Thursday, July 01, 2004

Happy, Happy, Happy Birthday Bunny BOOOYYYYYYY!!

That is probably one of the funniest scenes from that movie, everything else is sad.

So today I am 28. I am sad and scared, happy and excited and young and old. There is something on the inside of me that is in high anticipation of something grand and wonderful for my day, but I recognize that it doesn’t happen that way anymore and it makes my anticipation of no use, which is confusing. I really want to be little again with a big pool party and all my friends invited, a cookie cake and a Coke-a-Cola theme to boot. I want the Barbie cake with the Barbie stuck in the top and the dress is the cake. I want to go back to Virginia to celebrate with all my friends and have a McDonald’s Playground party: the tons of toys, the smiles and pictures, themed party favors to give away with love and laughter of family and friends. No one is here. There are phone calls from people far away and an office gift of Bath & Body works. There was a cake with candles from my boss with flowers because she knows how much of little girl I still am and is so loving and kind and gracious to love me on my special day. I am so grateful for my boss. She is exactly what I need. I try to pretend that flowers and a ten dollar hurrah are just perfect, but it isn’t. I don’t really want to be 28. It feels too much like a birthday an adult would have. There is a dialogue from one of my all time favorite movies that goes something like this:

“Are we going to be exactly like our parents when we grow up?”
“Not me, not ever.”
“I don’t want to grow up”
“Who cares?”
“I do.”
“Why?”
“When you grow up your heart dies.”


No one tells you the secrets of adulthood, but what I have learned is that there is one cardinal rule: you can never be a child.
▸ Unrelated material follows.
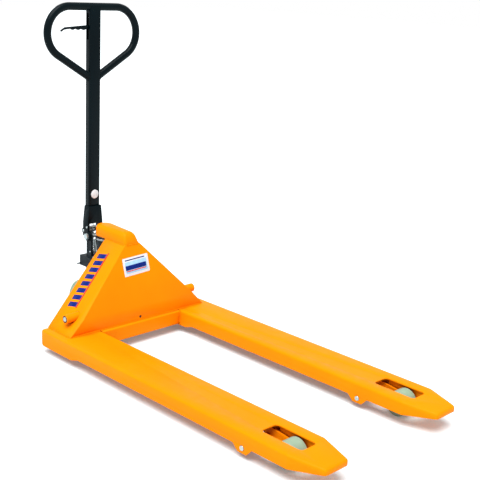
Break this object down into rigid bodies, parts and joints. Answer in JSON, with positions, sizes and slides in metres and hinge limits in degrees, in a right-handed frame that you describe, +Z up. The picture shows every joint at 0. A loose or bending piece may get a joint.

No one tell you how much that is going to hurt. There is something about this birthday that makes me cry. I don’t know if it is the absence of loved ones or the lack of importance of the day or if it is just that I have been growing up so much in the past four years and now with such an insignificant number, I am the adult. I am doing things like “nesting” and paying bills and driving cars, making decisions for a future life and somehow, that callous that separates me from the child me, grows and I become a little more disheartened. There is no way to go back. There is no way to stay in that child’s eye and maintain that same blissful, wishful happiness. It doesn’t exist anymore. Grief is what the books and my Dad call it. “Don’t give me any grief,” he says. I can see why he has been telling me that. Heartache hurts. I am sure that there is some reason for celebration amidst all this depressed talk. A day of birth is one of celebration. My parents didn’t even tell me the story of my birth today, that tells me how adult I have become: you were born before they allowed dads back in the delivery room and there was a Philippine nurse who came out to get him in the waiting room; I didn’t hear her at first because of her accent being so heavy; “Mr. Glean, Mr. Glean,” she said; “Mr. Glean you have a dawtaw, you have a dawtaw Mr. Glean!”; you were born at 6:23 PM. (Or maybe it was am, can’t remember) Everyone keeps asking me what am I going to do for my birthday? I think, what I will do is just make it through the day and hopefully the upswing of this day will hit me.